Bankroll Playbooks For Two Tempos
A small list beats a big lecture. These rules keep choices clean when time is tight.
- Set the session size before opening the game – a number that stands on its own. No topping up because a round felt “close”.
- Slots use a steady base stake – the reel count is high, so the stake must be small enough to survive dry patches.
- Crash rounds use micro-stakes with firm exits – decisions are sharp, so the risk should be small while timing is learned.
- One rule per session – auto exit for crash or manual only. Switching midstream wastes seconds and adds doubt.
- Stop on a schedule, not a mood – time or round count ends the set. Good or bad run, the session resets cleanly.
- Withdraw in tidy portions – small, regular cash-outs feel routine and reduce pressure to “make one big move”.
These habits are boring by design. Boring keeps phones quiet and attention free for the only parts under control – stake size and exit timing.

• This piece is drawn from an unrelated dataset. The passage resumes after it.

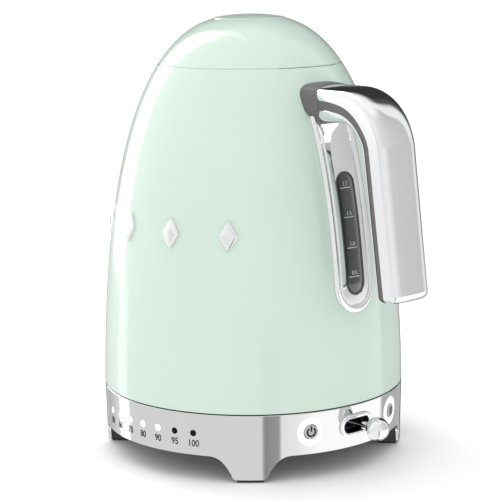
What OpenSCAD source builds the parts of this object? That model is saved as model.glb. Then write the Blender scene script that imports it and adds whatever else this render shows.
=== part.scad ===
// Electric kettle: a domed steel jug that lifts off a round powered base.
// Millimetres, +Z up, origin on the base's axis in the plane of its feet.
// +X is the handle and control side, -X the spout, -Y the side of the temperature lights.

/* [Jug] */
// Radius of the jug's skin, run down to the level of the feet
jug_r = 85.7; // [85.4:0.1:86]
// Height where the skin's curve would close on the axis
crown_z = 245.3; // [245:0.1:246]
// Thickness of the painted steel skin
skin_t = 0.9; // [0.7:0.1:1]
// Height of the jug's lower edge
jug_z = 38.3; // [38.2:0.1:39]
// Height of the upper face of the vessel's floor
floor_z = 61; // [60:0.5:62]
// Radius of the round opening that the lid closes
opening_r = 51.35; // [51.3:0.05:51.5]
// Radius of the filling mouth below the lid
mouth_r = 38; // [37:0.5:38.5]

/* [Lid] */
// Overall height, to the top of the lid's button
top_z = 245.6; // [245.4:0.1:246]
// Radius of the lid's push button
button_r = 19.85; // [19:0.05:20]
// Distance of the lid's hinge axis from the jug's axis
hinge_x = 44; // [43.8:0.1:44.2]
// Height of the lid's hinge axis
hinge_z = 220.5; // [220.3:0.1:220.7]

/* [Handle] */
// Width of the grip
grip_w = 27.4; // [26:0.2:28]
// Height of the grip's centre line where it leaves the jug
grip_z = 201; // [200.5:0.5:201.5]
// Radius of the bend in the grip's centre line
bend_r = 26; // [25:0.5:27]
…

Interface Cues That Quietly Change Choices
Visuals steer behavior. Slots use reels, symbols, and a feature meter that glows on near-misses. The brain reads those lights as momentum. That is why a disciplined stake matters – excitement rises while odds do not. Crash rounds present a single bar that climbs. Eyes fixate on the number, which tempts late exits. The antidote is a pre-picked rule. For example, choose a modest auto exit that triggers without panic, then allow one manual attempt per session for feel. This split channels curiosity without letting it run the table.

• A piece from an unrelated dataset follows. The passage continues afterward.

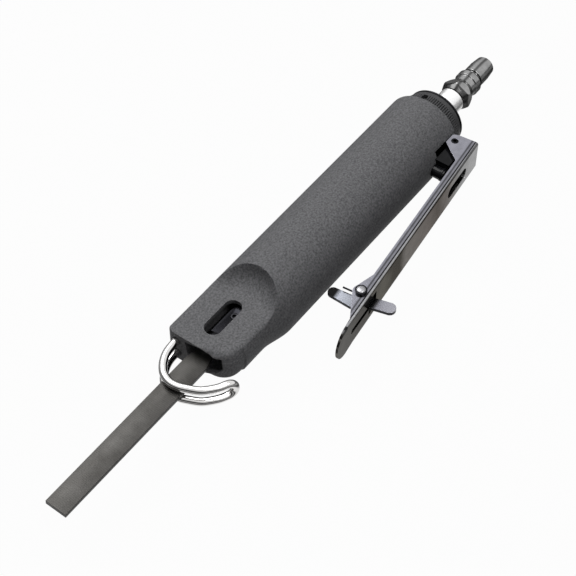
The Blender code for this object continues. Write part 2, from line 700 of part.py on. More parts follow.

Layout matters too. On smaller phones, keep the button under a relaxed thumb – not at full stretch. A bent thumb hits faster and cleaner. Hide side chat and tickers during short rounds – floating banners block exits at the worst moment. For slots, shrink distractions by turning off external notifications. Spins do not need absolute focus, yet sudden alerts still nudge stake size in the wrong direction.
Session Length That Matches Real Life
Real schedules beat ideal plans. Busy readers dip in between headlines, commutes, or a match broadcast. Slots pair well with longer windows – twenty to thirty spins at a small fixed stake. Crash rounds fit five-minute breaks – a handful of attempts and a hard stop when the timer pings. The key is to write the plan before tapping into the lobby. “Ten minutes, one rule, one stake” is a complete script for crash play. “Thirty spins, fixed stake, no feature chase” is a solid script for slots. Scripts remove heat from decisions when a near-win appears.
Recoveries deserve a line too. If a session ends below expectation, the next session does not “fix” it. Sessions are independent – like overs in cricket or plays in rugby. Treating them that way keeps emotions from spilling into the next set and protects the budget from impulse.
Picking The Right Game For The Moment
Neither format is “better”. They are tools for different moods. When attention is scattered and time is short, crash rounds feel lively – provided the stake is tiny and the exit rule is firm. When the day allows a slow unwind, slots provide pace without pressure – provided the stake is modest and the count is finite. Switching for variety is fine when the mind resets. Switching to chase a feeling usually backfires.
A healthy routine is simple. Choose the format based on the time window. Set a stake that matches that window. Commit to one rule for exits or spins. Close the app when the script ends, not when a hunch says “one more”. This is not a trick or a secret setting. It is just a way to let short entertainment stay short – decisions made in calm, outcomes accepted in stride, and the rest of the day left intact.